**Instruction:**
In the listing below, find the line containing "# The origin" and the line containing "bpy.context.scene.collection.objects.link(empty)". Repeat exactly those two lines and every line between them, nothing more.
** START **
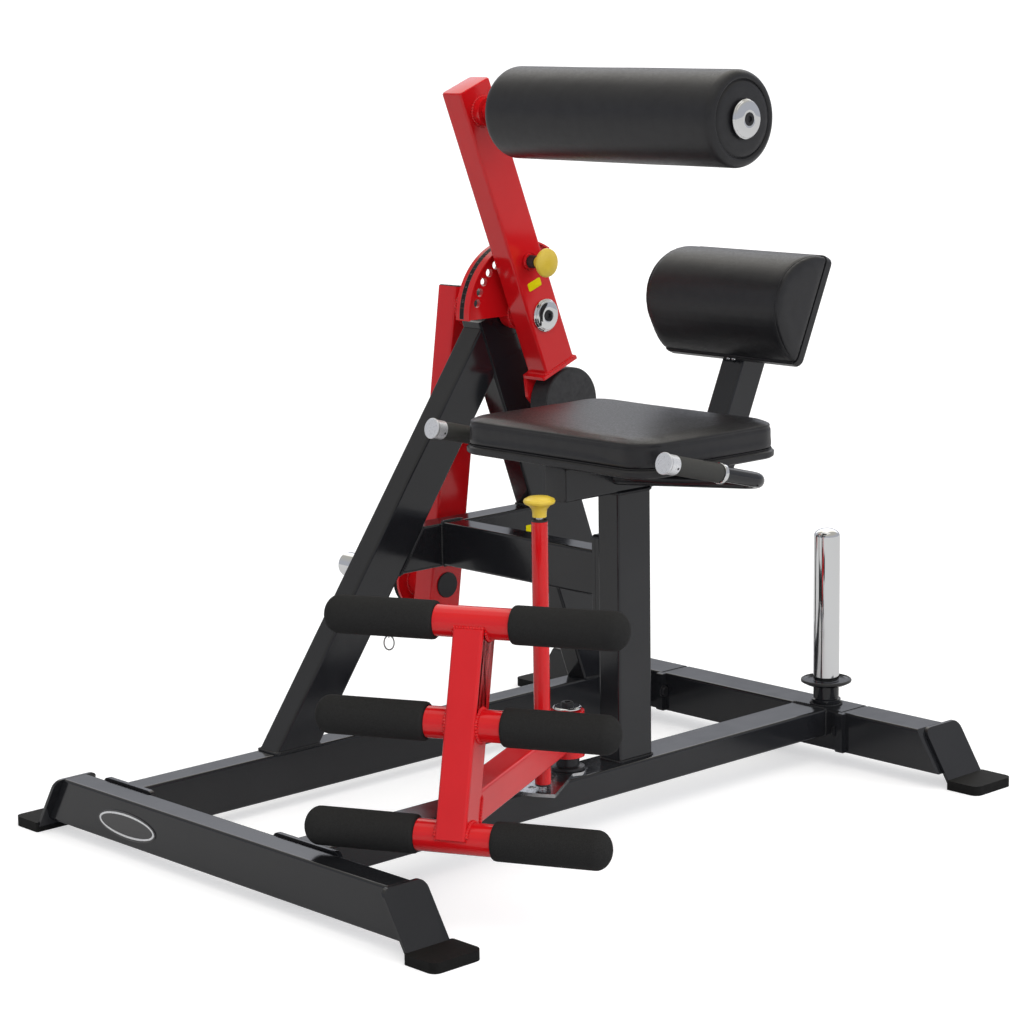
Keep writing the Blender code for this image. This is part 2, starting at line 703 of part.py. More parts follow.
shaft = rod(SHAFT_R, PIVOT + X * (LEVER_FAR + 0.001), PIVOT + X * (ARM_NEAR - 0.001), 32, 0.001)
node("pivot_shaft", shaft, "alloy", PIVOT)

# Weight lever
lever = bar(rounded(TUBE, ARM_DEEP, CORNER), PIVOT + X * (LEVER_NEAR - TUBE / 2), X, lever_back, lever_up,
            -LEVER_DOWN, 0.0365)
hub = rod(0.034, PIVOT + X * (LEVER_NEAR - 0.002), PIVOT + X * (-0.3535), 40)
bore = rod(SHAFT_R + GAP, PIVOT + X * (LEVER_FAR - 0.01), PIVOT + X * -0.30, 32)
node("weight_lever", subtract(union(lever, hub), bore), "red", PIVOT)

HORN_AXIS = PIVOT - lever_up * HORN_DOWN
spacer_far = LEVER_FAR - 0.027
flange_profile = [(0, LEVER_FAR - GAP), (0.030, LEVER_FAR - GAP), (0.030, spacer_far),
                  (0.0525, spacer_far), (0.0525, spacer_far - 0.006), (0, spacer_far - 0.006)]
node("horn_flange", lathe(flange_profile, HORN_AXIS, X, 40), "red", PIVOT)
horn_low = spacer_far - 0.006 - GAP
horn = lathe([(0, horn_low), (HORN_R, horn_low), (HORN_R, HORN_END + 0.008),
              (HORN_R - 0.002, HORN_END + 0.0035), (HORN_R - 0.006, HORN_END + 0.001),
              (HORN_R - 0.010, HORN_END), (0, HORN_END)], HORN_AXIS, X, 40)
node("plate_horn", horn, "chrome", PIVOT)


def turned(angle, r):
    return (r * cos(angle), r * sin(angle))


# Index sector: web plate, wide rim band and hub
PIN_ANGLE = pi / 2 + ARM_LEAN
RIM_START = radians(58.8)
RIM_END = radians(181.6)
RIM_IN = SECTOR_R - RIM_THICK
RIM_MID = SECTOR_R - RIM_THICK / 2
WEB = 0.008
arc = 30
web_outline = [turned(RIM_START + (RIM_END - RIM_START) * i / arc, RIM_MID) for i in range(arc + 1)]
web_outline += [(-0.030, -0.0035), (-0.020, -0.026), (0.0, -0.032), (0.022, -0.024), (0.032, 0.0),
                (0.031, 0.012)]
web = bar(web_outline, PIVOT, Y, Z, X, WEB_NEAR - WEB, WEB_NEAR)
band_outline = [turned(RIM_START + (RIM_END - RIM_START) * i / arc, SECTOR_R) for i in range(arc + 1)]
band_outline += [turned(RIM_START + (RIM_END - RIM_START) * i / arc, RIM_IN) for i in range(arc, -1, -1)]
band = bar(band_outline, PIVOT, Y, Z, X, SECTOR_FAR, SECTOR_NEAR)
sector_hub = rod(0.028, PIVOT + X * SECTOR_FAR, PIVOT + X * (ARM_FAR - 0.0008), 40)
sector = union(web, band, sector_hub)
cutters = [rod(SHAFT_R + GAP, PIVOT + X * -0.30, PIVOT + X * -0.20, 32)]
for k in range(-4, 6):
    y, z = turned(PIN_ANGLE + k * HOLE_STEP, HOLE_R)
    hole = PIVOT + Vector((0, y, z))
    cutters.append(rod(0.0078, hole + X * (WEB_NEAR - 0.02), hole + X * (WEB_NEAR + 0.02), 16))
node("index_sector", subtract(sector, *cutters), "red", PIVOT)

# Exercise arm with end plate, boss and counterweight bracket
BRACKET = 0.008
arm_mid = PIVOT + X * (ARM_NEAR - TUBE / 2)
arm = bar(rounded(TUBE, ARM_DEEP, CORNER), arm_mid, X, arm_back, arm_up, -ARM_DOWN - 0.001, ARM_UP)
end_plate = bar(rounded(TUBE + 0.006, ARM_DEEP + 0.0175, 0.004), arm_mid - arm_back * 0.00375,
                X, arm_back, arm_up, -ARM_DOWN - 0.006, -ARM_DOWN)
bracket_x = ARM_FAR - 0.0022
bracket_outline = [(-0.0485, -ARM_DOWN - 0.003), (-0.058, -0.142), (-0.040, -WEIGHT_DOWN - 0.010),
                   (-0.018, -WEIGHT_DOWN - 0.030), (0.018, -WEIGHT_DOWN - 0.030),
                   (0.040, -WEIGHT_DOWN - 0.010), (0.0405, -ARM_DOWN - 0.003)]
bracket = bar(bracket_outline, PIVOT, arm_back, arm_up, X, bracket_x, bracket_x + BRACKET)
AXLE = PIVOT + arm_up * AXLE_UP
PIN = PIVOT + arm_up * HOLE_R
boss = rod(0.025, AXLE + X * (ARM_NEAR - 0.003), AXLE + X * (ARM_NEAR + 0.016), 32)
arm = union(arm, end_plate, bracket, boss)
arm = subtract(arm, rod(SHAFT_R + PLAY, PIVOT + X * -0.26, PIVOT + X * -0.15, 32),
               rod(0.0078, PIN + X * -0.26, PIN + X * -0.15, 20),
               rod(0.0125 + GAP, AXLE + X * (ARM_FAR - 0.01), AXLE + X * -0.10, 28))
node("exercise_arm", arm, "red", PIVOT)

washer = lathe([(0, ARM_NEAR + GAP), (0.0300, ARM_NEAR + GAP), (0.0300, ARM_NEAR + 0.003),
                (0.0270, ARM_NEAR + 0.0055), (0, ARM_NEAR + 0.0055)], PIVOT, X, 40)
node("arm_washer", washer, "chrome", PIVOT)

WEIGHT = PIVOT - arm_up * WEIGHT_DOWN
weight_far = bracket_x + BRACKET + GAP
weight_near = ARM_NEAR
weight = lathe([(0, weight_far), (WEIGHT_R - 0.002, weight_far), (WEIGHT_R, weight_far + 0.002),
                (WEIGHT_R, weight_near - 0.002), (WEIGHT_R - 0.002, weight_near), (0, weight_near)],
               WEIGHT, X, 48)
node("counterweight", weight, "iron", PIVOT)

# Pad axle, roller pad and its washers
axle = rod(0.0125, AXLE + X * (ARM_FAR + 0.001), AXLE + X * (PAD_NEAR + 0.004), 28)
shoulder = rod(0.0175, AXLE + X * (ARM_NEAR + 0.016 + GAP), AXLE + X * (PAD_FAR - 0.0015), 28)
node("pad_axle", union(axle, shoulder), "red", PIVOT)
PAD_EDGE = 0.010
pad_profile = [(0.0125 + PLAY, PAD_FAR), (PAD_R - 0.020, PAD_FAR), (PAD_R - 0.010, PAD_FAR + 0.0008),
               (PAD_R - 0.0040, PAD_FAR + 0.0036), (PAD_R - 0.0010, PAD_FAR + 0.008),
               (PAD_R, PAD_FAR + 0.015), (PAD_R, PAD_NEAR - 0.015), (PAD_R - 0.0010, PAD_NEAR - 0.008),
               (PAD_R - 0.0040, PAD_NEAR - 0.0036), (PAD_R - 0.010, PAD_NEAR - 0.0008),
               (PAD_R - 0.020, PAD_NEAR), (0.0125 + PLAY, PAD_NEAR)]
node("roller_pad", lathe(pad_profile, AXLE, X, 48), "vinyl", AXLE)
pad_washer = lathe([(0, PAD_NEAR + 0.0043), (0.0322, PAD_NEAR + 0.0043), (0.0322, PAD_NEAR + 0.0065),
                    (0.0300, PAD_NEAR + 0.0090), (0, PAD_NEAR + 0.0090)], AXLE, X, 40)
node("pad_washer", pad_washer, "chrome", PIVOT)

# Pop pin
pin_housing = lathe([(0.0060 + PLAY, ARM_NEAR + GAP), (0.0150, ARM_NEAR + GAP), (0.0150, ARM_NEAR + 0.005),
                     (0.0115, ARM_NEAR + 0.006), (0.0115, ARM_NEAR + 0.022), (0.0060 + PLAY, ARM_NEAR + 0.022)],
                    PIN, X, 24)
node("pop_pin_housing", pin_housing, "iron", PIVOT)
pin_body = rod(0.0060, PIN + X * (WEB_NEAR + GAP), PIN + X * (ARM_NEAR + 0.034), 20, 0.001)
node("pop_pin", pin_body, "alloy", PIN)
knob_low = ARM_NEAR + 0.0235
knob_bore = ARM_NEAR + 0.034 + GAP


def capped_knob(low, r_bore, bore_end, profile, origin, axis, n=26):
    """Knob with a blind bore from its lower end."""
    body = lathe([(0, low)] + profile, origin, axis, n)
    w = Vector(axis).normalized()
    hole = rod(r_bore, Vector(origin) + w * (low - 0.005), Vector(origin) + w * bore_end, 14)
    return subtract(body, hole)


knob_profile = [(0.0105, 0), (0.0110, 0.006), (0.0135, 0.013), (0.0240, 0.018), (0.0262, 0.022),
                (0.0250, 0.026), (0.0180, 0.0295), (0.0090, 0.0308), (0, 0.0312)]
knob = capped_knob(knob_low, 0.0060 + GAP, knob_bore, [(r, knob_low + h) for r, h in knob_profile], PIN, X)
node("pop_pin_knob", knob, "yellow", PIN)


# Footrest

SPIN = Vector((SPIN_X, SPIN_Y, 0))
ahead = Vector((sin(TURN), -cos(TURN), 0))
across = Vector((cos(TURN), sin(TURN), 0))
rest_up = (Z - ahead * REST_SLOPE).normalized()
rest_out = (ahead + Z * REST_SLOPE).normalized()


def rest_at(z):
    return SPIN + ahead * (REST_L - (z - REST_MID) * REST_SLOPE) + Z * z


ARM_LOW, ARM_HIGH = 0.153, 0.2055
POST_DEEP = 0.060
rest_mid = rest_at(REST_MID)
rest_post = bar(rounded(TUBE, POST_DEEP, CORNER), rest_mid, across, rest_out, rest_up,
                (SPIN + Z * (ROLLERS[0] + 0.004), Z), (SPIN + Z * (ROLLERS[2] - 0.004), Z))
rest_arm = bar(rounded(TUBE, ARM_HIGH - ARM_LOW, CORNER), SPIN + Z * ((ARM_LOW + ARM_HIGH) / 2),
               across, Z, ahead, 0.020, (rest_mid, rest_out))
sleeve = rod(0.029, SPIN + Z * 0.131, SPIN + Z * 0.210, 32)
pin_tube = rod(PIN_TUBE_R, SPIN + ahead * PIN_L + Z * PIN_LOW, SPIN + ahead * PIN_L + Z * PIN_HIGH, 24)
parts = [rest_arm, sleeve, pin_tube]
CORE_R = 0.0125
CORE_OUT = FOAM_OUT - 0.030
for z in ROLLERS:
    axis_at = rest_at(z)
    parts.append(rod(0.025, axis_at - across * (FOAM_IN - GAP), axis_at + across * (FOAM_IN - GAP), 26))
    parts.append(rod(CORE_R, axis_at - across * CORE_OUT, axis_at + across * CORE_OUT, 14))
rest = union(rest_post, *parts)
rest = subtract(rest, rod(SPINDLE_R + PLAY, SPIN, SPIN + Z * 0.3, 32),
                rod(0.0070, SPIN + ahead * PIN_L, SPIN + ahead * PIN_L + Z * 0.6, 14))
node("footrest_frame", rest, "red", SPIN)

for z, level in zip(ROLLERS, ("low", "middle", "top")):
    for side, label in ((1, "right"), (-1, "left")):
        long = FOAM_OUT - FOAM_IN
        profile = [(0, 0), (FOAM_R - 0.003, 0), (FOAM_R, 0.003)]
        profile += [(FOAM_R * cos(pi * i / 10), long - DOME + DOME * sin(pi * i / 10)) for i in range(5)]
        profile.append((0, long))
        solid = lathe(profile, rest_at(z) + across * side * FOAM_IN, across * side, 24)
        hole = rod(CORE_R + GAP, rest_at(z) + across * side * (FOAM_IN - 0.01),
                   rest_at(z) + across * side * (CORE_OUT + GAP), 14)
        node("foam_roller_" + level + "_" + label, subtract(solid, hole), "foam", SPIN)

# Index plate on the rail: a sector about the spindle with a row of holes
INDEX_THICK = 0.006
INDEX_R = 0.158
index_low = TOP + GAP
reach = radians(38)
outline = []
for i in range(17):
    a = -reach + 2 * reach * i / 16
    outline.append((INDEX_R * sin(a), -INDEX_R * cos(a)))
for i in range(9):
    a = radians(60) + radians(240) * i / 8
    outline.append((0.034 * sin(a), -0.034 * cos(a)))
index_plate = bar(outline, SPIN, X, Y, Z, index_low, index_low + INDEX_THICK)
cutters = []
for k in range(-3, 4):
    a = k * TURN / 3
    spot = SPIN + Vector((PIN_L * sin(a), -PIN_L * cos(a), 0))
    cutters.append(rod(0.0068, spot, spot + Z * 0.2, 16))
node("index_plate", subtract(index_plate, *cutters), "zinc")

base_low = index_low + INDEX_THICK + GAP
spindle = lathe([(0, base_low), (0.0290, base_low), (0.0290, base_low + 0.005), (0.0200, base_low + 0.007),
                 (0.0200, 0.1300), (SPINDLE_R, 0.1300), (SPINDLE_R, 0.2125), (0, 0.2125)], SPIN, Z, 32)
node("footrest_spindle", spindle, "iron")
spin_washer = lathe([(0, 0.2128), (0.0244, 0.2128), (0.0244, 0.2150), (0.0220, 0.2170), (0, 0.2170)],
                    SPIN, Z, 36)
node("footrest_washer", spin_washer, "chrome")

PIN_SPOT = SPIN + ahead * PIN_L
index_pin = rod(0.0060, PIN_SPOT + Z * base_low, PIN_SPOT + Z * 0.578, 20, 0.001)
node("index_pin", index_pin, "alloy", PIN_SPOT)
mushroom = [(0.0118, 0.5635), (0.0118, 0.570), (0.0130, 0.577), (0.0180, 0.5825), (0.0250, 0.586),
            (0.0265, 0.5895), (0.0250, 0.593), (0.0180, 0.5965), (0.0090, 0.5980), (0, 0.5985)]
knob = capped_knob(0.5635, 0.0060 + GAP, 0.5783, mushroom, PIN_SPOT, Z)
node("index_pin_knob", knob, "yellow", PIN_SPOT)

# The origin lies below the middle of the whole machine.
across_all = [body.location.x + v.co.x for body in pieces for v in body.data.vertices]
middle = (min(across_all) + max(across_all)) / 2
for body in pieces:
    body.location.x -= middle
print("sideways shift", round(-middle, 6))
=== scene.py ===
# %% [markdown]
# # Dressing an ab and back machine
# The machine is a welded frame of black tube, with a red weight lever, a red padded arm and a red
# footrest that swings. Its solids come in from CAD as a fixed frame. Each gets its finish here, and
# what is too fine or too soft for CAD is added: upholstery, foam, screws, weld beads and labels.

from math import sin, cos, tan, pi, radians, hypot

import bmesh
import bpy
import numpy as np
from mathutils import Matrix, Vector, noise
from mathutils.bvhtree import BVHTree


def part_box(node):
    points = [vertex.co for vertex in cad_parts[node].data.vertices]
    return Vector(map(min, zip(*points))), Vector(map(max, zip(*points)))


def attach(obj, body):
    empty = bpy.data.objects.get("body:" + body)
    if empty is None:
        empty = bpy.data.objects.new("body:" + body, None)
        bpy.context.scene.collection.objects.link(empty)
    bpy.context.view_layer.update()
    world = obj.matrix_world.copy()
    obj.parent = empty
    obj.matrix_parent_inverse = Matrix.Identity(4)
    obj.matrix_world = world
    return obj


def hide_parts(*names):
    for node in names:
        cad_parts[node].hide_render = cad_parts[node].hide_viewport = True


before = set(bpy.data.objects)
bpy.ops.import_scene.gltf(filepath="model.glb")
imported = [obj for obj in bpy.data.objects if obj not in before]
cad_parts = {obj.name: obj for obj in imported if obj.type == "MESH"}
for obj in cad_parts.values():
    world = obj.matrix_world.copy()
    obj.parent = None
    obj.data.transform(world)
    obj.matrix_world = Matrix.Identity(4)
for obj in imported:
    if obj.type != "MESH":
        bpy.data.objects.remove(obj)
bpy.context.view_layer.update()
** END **
**Output:**
# The origin lies below the middle of the whole machine.
across_all = [body.location.x + v.co.x for body in pieces for v in body.data.vertices]
middle = (min(across_all) + max(across_all)) / 2
for body in pieces:
    body.location.x -= middle
print("sideways shift", round(-middle, 6))
=== scene.py ===
# %% [markdown]
# # Dressing an ab and back machine
# The machine is a welded frame of black tube, with a red weight lever, a red padded arm and a red
# footrest that swings. Its solids come in from CAD as a fixed frame. Each gets its finish here, and
# what is too fine or too soft for CAD is added: upholstery, foam, screws, weld beads and labels.

from math import sin, cos, tan, pi, radians, hypot

import bmesh
import bpy
import numpy as np
from mathutils import Matrix, Vector, noise
from mathutils.bvhtree import BVHTree


def part_box(node):
    points = [vertex.co for vertex in cad_parts[node].data.vertices]
    return Vector(map(min, zip(*points))), Vector(map(max, zip(*points)))


def attach(obj, body):
    empty = bpy.data.objects.get("body:" + body)
    if empty is None:
        empty = bpy.data.objects.new("body:" + body, None)
        bpy.context.scene.collection.objects.link(empty)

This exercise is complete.